Miller counterclaims for damages which he alleges are due to Tweeten's failure to maintain the cattle properly. Miller claims that Tweeten breached the agreement by not providing the proper care for the cattle. Ordinarily, if there is a breach of a lease agreement, there is a duty on the nonbreaching party to minimize the damages. Wallwork Lease & Rental v. JNJ Investments, 303 N.W.2d 545, 547 (N.D.1981). If in fact Miller believed that Tweeten was not fulfilling the contract, he should have taken steps to minimize any damages. However, Miller did not take any steps to remove the cattle, or even complain to Tweeten about the care of the cattle.

Under the contract which was drafted by Miller, he reserved the right to inspect the cattle. After Miller inspected the cattle he did not complain or object to the treatment they were receiving. Therefore, the trial court was justified in considering Miller's failure to complain about the treatment and failure to monitor the cattle on a regular basis.

As set forth above, there was sufficient evidence to support the finding that Tweeten's care of the cattle was adequate and the court was justified in considering Miller's actions in arriving at that finding. Therefore, we affirm the judgment of the district court.
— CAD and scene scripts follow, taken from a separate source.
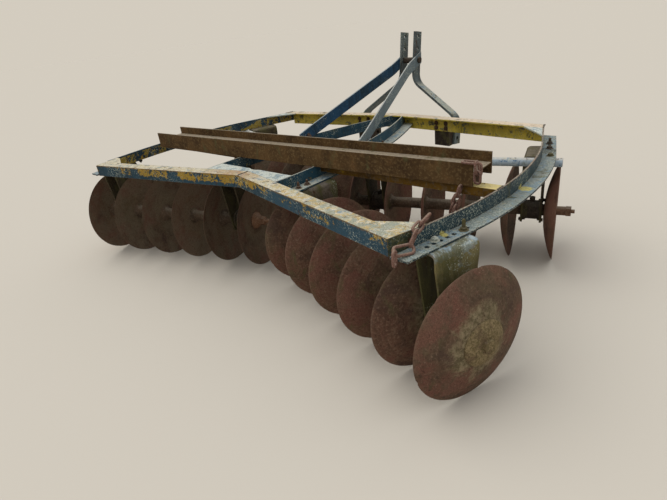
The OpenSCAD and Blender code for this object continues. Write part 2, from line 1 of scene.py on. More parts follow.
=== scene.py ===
"""Looks of the mounted tandem disc harrow: worn paint, rust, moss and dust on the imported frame,
finer discs and chains, bolts, end bells, welds, a pale floor, soft light and the camera."""
import json
import math
import random

import bmesh
import bpy
from mathutils import Matrix, Vector, noise


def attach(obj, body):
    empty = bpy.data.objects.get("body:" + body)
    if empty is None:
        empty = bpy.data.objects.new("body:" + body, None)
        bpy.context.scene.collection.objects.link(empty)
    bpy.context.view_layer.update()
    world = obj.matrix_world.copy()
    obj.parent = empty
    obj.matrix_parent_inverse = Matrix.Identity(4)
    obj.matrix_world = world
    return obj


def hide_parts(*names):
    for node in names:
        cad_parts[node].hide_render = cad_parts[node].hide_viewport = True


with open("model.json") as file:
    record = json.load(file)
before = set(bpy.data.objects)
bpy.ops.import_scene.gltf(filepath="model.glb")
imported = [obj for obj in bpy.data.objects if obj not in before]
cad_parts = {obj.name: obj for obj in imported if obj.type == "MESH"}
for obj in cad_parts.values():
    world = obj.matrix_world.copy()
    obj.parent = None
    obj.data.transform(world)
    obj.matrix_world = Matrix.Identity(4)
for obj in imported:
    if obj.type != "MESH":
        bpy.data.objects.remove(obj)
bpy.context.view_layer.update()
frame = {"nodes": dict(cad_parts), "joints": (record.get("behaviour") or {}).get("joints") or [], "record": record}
rng = random.Random(7)
UP = Vector((0, 0, 1))

# Places on the machine are in millimetres from the drawing's mark. The lower pins' distance
# from it, in metres, gives the mark's place in the shared frame
LOWER_PIN_Y = 1.030
mounts = {m["name"]: m for m in frame["record"]["mounts"]}
MID_Y = LOWER_PIN_Y - mounts["lower_link_right"]["pos_m"][1]


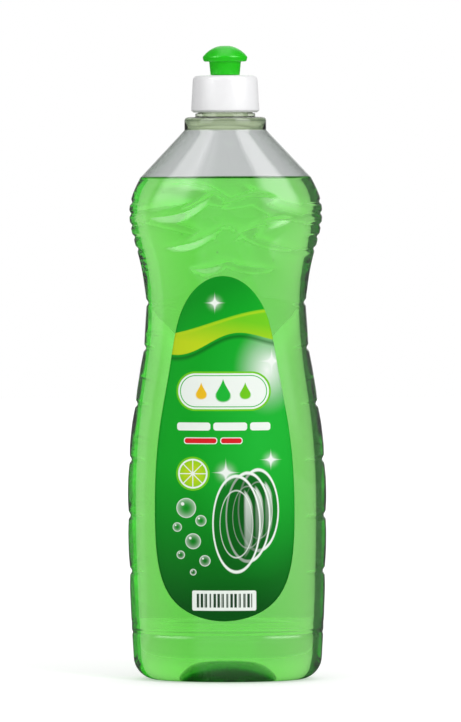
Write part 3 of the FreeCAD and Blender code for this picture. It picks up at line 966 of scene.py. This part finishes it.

VANDE WALLE, Acting C.J., MESCHKE and LEVINE, JJ., and DOUGLAS B. HEEN, Surrogate Justice, concur.

DOUGLAS B. HEEN, Surrogate Justice, sitting in place of ERICKSTAD, C.J., disqualified.

NOTES

[1] Norwest Bank of Mandan had a lien on Miller's cattle. Tweeten received a letter from Norwest on November 29, 1988, which released this lien with respect to Tweeten's percentage under the lease.

[2] This figure for lost calves was calculated in the following manner: 4 cows were without calves in the Spring of 1989; 5 cows died before delivering; and 10 calves died from scours, being stepped on, were stillborn or born premature.